In the last months of his life, however, A. W. Lawrence decided to postpone publication. A nagging concern was that a British soldier who had been involved in a punishable incident described in the book might still be alive and identifiable by other survivors.

Finally, by permission of the Seven Pillars of Wisdom Trust, the complete 1922 text was issued in 1997, in a limited edition of 752 copies. A one-volume Library Edition was published in 2003.

Since Lawrence's death, Seven Pillars has been accepted as a modern classic. The 1926 revision has sold well over a million copies and there are translations into many languages (no fewer than four French translations have been issued).

Release of the fuller 1922 text, almost unseen for seventy-five years, was the most important event in the history of T. E. Lawrence publishing since the issue of The Mint in 1955.

How the new edition was prepared

My aim in preparing the 1922 Text for publication was to issue it in its 'best' form. The initial typesetting was based on Lawrence's corrected Oxford Times proof. This was then checked against the Bodleian Library manuscript to correct the printer's many transcription errors and 'house style' punctuation changes. I also restored printer's omissions not corrected by Lawrence, two of which are of considerable interest.

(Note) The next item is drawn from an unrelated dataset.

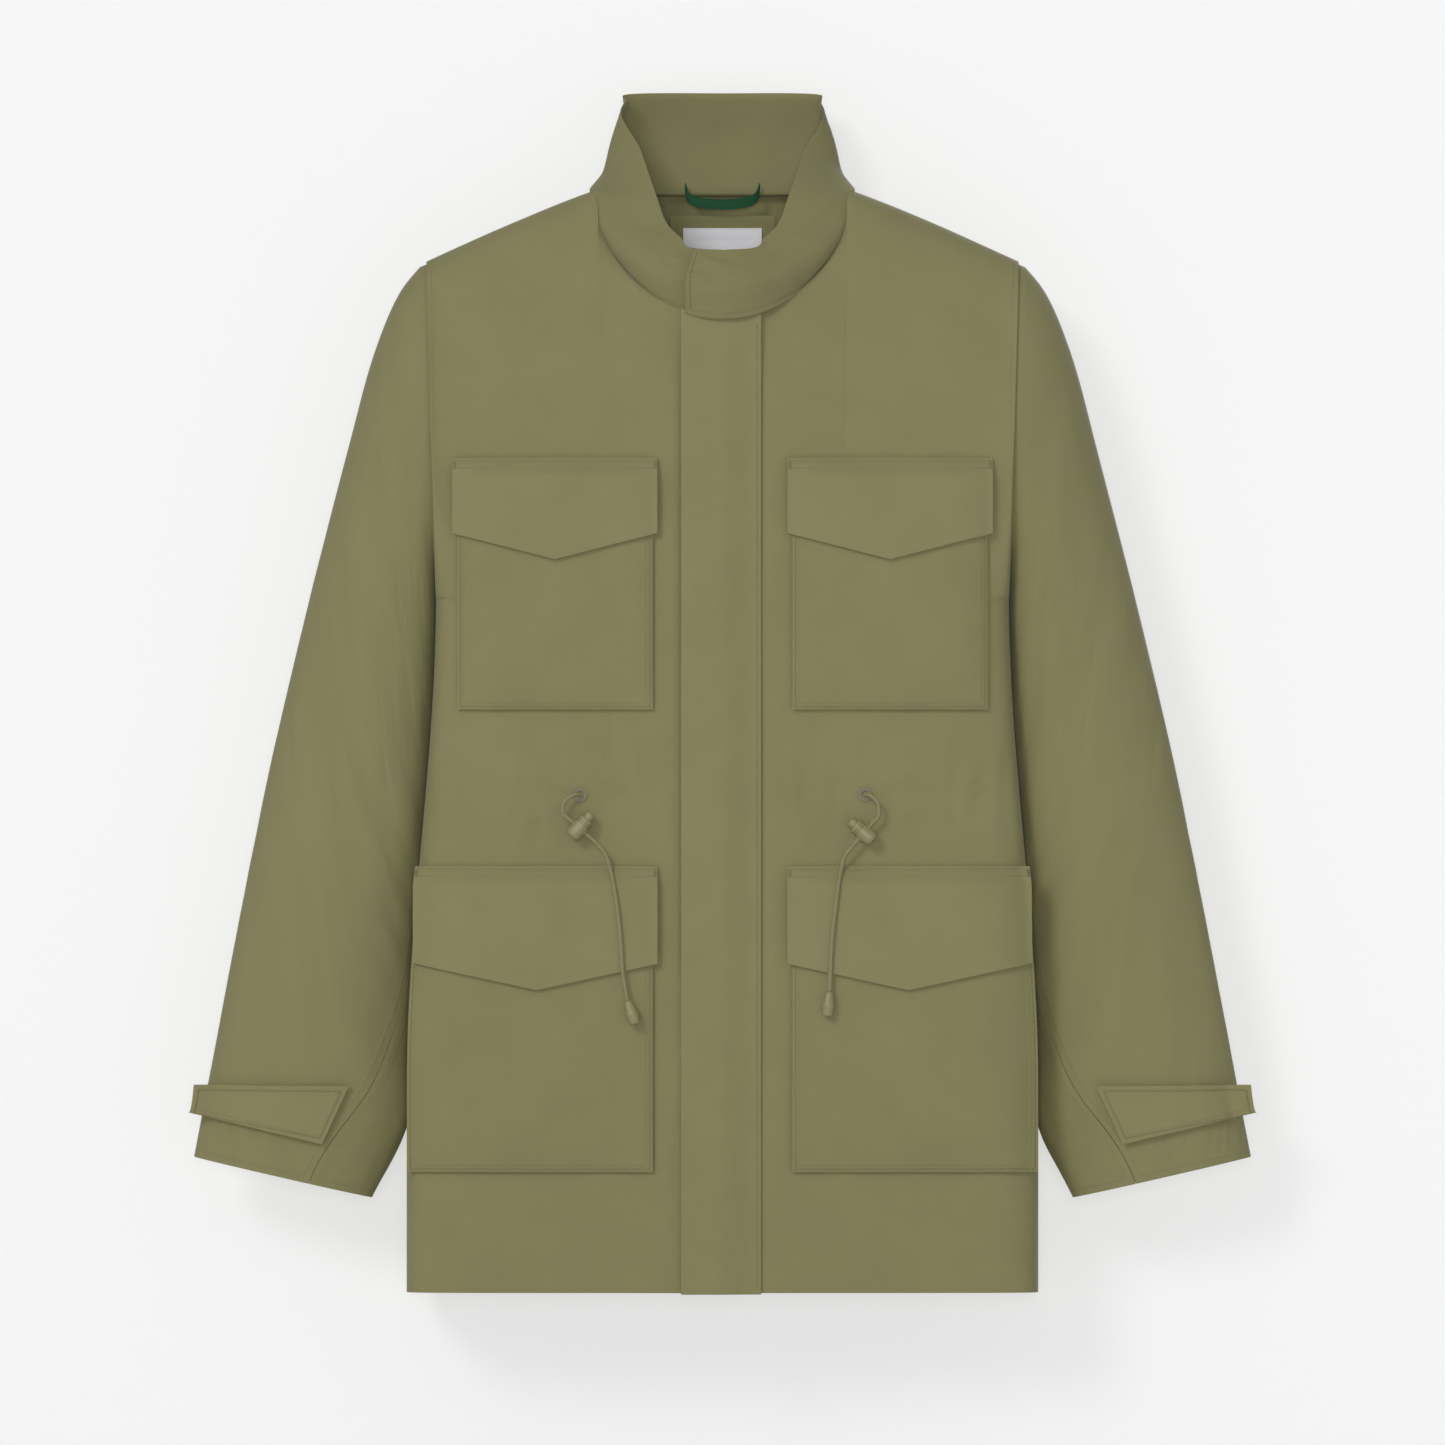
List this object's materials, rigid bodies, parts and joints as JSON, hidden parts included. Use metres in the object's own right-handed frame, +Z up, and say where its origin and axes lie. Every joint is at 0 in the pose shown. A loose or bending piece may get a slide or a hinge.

At the end of this process, the text published by Castle Hill Press was considerably more accurate than the text of the 1922 Oxford Times proofs.

However, I found that in addition to straight corrections, Lawrence had made some hundreds of amendments on his copy of the printed text. These were clearly intended as textual improvements, and I decided to retain them. That produced a version which incorporates his final revisions to the 1922 draft, and is superior both to the manuscript and to the surviving Oxford Times proofs. Finally, the book was lightly copy-edited to remove the grammatical and punctuation errors inevitable in a manuscript, and also to eliminate Lawrence's random variations in capitalisation and Arabic transliteration.